There are some significant differences between first and second language acquisition. One obvious factor seems to be the age, whereas L1 is usually acquired in the earliest stages of life and therefore at a time where most of the cognitive abilities still need to be developed, L2 learners have attained basic cognitive concepts, such as object permanence, means-end awareness and, of course, metalinguistic awareness. Therefore “L2 learners come to the language learning task equipped in a very different way from the L1 acquirer” (Hummel, 2014: 19). This might be one of the reasons, why L2 learners often seem to prefer to learn through explicit exposure to the grammatical rules of the target language, relying on their analytical minds and logic. Young children usually lack this ability. Another difference is the L2 learner's fully developed linguistics system on which they might rely on. This contributes to affective as well as emotional differences, i.e. whereas young children usually apply language to satisfy their basic needs for food, or other basic care and security, L2 learners' motivation might differ greatly from seeking education to understanding one's favourite singer/musician.

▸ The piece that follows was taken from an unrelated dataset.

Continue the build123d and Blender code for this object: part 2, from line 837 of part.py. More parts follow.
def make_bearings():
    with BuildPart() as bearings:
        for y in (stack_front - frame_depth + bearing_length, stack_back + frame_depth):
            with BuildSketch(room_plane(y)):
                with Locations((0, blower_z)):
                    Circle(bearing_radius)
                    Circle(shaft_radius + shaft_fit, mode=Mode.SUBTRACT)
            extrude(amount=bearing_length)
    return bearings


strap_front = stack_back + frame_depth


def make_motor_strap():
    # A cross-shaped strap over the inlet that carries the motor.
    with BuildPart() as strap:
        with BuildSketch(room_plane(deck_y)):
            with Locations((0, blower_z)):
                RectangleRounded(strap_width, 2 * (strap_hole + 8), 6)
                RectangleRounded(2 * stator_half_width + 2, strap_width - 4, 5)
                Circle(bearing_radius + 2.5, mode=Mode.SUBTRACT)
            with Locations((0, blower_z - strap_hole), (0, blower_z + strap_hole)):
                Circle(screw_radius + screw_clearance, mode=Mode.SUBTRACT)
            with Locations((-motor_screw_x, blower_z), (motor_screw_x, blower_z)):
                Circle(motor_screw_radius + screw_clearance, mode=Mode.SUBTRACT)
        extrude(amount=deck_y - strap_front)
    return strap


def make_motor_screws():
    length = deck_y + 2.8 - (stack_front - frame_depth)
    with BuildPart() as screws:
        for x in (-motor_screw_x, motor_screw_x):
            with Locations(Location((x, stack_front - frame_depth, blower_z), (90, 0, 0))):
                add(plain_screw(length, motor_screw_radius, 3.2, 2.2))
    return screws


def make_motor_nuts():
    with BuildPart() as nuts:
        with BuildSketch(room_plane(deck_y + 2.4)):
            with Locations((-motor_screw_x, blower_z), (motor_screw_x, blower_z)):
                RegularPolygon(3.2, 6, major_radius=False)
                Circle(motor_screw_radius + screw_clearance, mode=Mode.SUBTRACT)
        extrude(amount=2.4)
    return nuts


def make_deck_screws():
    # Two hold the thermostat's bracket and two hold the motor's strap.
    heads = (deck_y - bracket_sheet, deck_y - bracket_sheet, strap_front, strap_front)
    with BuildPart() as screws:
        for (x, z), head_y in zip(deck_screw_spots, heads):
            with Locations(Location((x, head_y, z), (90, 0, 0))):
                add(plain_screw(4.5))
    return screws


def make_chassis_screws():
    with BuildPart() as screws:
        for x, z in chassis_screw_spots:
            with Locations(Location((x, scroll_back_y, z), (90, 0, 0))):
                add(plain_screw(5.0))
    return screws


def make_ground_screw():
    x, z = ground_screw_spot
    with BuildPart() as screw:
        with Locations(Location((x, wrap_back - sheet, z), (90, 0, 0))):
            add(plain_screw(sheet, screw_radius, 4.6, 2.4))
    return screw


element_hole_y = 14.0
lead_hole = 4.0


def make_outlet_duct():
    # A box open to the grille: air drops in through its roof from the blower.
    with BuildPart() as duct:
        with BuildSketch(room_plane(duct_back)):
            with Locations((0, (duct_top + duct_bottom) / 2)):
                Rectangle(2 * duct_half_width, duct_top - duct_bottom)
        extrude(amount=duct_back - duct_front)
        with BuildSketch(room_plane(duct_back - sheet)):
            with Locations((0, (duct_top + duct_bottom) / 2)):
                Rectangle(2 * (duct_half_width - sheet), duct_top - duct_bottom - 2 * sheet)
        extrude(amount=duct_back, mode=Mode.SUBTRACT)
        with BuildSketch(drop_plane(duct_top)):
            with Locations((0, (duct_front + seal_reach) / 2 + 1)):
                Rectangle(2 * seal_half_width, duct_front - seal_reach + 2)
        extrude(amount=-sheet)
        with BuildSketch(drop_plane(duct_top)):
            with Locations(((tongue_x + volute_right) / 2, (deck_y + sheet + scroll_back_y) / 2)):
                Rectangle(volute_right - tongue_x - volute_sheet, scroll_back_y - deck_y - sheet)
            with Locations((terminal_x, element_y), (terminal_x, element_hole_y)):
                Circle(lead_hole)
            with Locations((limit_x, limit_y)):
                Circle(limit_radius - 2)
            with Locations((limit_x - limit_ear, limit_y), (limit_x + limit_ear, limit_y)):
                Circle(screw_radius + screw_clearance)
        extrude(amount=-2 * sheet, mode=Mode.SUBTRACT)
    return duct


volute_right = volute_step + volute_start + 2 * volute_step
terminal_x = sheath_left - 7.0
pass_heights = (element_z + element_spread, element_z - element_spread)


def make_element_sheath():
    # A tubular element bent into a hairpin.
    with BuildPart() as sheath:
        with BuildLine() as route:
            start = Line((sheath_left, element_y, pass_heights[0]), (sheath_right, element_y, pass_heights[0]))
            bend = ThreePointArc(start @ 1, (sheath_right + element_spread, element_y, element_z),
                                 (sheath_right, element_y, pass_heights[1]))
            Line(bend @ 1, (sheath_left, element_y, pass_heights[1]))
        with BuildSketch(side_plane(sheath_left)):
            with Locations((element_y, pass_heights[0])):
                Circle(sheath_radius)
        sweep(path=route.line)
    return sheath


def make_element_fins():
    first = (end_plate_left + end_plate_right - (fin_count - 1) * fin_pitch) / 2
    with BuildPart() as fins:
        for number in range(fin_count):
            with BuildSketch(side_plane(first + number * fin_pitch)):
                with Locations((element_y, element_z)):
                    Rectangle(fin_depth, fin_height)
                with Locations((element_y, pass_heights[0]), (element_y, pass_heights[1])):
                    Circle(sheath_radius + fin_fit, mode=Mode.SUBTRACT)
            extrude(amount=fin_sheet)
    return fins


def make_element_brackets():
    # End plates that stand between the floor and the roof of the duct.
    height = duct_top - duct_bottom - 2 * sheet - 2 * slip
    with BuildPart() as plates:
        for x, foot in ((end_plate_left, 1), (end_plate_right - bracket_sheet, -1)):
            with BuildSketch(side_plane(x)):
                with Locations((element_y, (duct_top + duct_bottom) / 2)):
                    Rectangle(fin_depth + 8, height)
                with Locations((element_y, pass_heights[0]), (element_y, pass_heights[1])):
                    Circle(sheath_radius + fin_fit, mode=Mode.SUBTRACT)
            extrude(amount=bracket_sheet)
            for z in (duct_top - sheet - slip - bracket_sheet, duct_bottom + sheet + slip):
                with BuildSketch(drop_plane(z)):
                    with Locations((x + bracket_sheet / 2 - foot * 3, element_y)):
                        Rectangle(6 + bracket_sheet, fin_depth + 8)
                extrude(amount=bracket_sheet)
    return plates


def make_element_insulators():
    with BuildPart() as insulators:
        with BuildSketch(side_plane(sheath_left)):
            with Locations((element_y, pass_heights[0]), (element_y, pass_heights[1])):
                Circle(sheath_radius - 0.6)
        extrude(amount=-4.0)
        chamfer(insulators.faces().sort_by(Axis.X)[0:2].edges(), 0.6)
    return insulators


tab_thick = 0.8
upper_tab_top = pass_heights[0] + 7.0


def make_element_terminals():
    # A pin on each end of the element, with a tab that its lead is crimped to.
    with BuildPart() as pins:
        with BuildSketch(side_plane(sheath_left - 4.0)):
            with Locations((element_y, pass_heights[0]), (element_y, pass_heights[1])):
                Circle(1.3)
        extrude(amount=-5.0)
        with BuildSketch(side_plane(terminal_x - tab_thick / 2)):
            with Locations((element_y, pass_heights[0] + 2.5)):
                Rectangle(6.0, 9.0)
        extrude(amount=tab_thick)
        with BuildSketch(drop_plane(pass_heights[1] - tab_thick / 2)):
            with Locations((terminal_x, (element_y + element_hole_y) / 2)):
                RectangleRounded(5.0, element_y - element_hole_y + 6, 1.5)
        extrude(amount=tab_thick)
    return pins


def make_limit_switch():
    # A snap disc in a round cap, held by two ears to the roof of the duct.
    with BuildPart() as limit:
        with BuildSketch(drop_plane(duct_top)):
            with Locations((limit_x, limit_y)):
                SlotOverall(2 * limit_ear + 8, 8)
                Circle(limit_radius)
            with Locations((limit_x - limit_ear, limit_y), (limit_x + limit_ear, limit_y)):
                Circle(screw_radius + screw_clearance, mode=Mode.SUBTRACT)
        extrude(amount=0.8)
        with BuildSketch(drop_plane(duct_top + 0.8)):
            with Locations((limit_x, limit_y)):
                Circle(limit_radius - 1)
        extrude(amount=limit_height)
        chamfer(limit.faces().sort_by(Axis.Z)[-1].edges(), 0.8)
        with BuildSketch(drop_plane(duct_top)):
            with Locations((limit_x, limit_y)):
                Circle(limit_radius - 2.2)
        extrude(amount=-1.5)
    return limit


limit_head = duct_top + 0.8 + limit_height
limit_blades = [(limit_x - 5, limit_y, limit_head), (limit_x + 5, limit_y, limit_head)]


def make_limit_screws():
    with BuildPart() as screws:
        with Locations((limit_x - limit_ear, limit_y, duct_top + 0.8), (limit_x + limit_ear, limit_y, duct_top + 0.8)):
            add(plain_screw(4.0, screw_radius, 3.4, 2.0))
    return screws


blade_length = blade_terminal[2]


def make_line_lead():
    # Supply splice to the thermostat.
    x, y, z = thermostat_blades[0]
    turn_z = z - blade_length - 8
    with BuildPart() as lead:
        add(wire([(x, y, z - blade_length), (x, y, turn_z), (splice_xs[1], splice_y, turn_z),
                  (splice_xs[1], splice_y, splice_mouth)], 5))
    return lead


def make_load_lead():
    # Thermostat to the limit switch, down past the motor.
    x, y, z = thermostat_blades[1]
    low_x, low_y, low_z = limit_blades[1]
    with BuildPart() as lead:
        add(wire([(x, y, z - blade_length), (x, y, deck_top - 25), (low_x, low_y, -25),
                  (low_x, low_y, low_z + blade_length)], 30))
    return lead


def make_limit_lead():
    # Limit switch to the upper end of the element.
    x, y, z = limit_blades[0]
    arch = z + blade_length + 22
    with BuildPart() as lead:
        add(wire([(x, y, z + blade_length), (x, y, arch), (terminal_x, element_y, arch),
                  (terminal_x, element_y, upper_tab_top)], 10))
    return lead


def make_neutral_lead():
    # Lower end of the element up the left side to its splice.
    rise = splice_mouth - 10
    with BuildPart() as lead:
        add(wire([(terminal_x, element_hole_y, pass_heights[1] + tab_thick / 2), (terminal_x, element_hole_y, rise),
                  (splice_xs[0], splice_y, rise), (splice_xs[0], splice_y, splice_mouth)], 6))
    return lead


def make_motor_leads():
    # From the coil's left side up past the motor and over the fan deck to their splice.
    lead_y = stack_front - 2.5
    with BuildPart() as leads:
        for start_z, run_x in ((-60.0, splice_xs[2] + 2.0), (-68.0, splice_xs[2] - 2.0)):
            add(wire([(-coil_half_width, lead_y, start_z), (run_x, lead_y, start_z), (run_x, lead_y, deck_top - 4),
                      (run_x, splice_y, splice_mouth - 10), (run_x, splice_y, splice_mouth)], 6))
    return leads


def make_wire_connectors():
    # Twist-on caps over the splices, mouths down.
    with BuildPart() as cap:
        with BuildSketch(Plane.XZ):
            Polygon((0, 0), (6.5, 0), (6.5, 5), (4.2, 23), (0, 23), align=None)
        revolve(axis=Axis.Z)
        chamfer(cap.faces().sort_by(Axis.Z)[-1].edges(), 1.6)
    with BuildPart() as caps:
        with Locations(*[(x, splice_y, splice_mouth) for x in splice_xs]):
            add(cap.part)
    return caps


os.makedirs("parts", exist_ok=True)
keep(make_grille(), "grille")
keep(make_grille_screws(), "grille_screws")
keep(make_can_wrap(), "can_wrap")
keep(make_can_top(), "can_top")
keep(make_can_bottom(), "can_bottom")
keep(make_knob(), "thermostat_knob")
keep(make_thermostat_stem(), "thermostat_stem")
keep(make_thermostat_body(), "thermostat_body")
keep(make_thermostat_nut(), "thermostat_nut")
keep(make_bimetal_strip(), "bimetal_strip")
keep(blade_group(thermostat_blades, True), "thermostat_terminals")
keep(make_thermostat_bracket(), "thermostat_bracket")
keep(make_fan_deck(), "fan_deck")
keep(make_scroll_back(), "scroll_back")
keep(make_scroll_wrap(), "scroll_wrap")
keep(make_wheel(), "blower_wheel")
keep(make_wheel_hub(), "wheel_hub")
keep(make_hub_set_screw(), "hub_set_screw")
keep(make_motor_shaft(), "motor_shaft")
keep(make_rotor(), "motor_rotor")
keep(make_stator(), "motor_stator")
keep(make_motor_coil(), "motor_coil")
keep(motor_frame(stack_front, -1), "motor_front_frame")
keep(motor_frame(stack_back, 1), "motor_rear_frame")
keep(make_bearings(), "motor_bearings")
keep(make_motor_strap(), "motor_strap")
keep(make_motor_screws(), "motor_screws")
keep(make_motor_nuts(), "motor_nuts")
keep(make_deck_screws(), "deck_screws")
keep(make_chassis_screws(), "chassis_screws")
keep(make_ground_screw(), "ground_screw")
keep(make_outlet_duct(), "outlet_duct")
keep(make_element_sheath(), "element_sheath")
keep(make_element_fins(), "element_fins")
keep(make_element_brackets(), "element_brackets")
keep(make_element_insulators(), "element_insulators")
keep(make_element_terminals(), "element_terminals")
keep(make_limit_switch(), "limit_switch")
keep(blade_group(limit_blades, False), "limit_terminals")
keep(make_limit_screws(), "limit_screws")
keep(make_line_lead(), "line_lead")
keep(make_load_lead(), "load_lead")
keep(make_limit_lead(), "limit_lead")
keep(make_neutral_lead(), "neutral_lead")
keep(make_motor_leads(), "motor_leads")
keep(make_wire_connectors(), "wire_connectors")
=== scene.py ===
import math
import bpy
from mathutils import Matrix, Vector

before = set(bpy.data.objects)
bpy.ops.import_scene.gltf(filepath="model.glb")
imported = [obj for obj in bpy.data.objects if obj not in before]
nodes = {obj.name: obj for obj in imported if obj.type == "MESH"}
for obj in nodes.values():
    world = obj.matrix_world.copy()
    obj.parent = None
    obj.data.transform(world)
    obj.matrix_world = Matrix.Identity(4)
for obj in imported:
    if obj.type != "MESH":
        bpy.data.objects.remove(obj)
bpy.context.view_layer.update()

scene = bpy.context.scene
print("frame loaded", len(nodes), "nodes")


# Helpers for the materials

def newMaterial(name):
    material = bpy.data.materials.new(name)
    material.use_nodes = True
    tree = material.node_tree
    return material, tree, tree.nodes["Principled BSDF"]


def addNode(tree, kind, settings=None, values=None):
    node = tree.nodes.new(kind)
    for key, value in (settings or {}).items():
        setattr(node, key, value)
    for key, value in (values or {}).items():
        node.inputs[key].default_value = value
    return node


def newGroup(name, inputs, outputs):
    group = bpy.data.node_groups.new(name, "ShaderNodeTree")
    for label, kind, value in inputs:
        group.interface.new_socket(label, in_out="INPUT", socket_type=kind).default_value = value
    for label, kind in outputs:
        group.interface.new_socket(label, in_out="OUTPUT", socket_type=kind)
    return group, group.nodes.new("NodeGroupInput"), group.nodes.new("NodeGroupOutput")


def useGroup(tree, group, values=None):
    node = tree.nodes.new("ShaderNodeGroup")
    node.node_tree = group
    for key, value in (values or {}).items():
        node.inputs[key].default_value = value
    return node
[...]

Furthermore, it is possible that because deeply embedded feelings are already linked closely to one's L1, similar feelings might be less tightly linked to the target language.
Other phenomena, which are closely linked to the L2 learner's having already a linguistic system to fall back on, are transfer and interference. Both occur when aspects, such as pronunciation, vocabulary, or grammar, of the first language are used in the target language. This might hinder as well as help L2 learners with their acquisition, depending on the similarity between both languages. Hummel (2014) also compares the social expectations of both learners, L1 and L2, and concludes that particularly for the adult L2 learner who is learning a language in a new country expectations are higher, even though there is considerable tolerance for second language learners. Still, an adult is expected to communicate accurately and fluently.